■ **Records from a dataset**
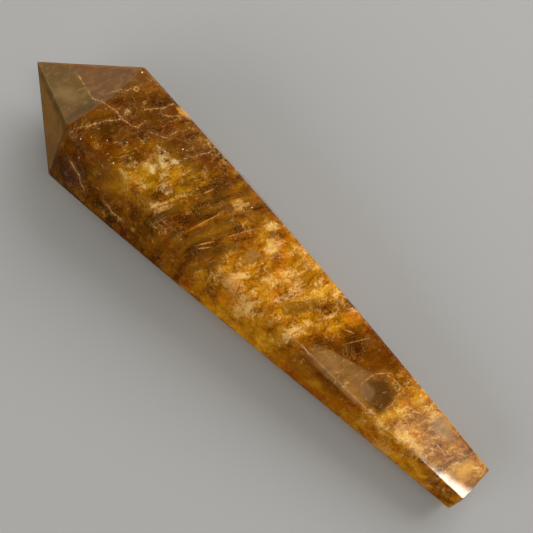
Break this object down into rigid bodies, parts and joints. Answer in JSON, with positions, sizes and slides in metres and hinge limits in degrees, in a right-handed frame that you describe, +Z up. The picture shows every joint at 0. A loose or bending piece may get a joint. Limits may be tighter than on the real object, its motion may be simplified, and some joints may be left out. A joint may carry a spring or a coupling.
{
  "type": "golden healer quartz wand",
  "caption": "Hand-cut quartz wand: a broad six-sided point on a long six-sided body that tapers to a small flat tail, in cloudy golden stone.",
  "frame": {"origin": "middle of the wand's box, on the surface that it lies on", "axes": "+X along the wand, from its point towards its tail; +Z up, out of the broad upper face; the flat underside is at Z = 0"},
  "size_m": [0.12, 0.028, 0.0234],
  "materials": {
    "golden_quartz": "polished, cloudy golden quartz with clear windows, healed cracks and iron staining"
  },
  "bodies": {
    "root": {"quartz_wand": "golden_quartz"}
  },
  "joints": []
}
--
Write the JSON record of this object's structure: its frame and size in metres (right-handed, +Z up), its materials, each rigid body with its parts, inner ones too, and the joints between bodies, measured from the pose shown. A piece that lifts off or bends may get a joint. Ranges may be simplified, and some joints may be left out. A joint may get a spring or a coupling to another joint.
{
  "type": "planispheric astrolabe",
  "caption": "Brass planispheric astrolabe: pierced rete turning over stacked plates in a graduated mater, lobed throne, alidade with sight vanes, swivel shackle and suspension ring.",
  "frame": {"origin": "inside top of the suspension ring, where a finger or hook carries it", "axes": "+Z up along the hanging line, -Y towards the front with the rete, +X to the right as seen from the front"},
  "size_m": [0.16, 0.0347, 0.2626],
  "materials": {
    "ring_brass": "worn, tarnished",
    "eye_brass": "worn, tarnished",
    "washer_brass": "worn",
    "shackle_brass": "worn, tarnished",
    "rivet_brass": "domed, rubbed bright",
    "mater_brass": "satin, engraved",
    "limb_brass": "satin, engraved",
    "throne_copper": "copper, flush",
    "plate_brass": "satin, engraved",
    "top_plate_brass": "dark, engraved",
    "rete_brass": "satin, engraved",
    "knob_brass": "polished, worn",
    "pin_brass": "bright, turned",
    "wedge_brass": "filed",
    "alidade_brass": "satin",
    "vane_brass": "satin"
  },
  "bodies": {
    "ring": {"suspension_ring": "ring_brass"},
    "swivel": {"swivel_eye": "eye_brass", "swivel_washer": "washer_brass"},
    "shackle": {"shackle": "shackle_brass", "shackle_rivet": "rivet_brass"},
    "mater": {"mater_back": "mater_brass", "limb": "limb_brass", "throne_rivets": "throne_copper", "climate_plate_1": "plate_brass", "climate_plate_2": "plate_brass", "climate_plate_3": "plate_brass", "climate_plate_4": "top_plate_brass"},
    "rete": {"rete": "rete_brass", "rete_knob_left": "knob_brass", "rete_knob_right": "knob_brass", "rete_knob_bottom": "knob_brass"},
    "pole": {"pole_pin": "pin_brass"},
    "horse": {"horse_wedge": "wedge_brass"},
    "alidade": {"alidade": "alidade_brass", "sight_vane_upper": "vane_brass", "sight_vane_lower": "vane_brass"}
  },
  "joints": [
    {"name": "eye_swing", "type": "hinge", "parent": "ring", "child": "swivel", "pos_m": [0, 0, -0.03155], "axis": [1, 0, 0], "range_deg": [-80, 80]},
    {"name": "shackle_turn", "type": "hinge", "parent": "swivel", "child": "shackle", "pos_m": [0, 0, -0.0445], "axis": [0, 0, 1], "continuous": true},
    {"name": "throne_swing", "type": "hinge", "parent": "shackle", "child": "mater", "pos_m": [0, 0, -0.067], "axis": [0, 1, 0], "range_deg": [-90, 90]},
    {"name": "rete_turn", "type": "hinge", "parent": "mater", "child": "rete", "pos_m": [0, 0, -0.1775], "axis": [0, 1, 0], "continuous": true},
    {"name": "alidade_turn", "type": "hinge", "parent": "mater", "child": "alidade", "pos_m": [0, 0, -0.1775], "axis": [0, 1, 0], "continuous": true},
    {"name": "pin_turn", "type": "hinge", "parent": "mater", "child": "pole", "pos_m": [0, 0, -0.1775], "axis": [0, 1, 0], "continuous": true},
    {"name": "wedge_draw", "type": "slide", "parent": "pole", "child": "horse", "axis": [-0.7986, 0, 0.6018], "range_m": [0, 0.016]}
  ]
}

■ **WHAT THE TASK REQUIRES**
Copy all lines from the material that contain "handed".

■ **EXERCISE RESPONSE**
Break this object down into rigid bodies, parts and joints. Answer in JSON, with positions, sizes and slides in metres and hinge limits in degrees, in a right-handed frame that you describe, +Z up. The picture shows every joint at 0. A loose or bending piece may get a joint. Limits may be tighter than on the real object, its motion may be simplified, and some joints may be left out. A joint may carry a spring or a coupling.
Write the JSON record of this object's structure: its frame and size in metres (right-handed, +Z up), its materials, each rigid body with its parts, inner ones too, and the joints between bodies, measured from the pose shown. A piece that lifts off or bends may get a joint. Ranges may be simplified, and some joints may be left out. A joint may get a spring or a coupling to another joint.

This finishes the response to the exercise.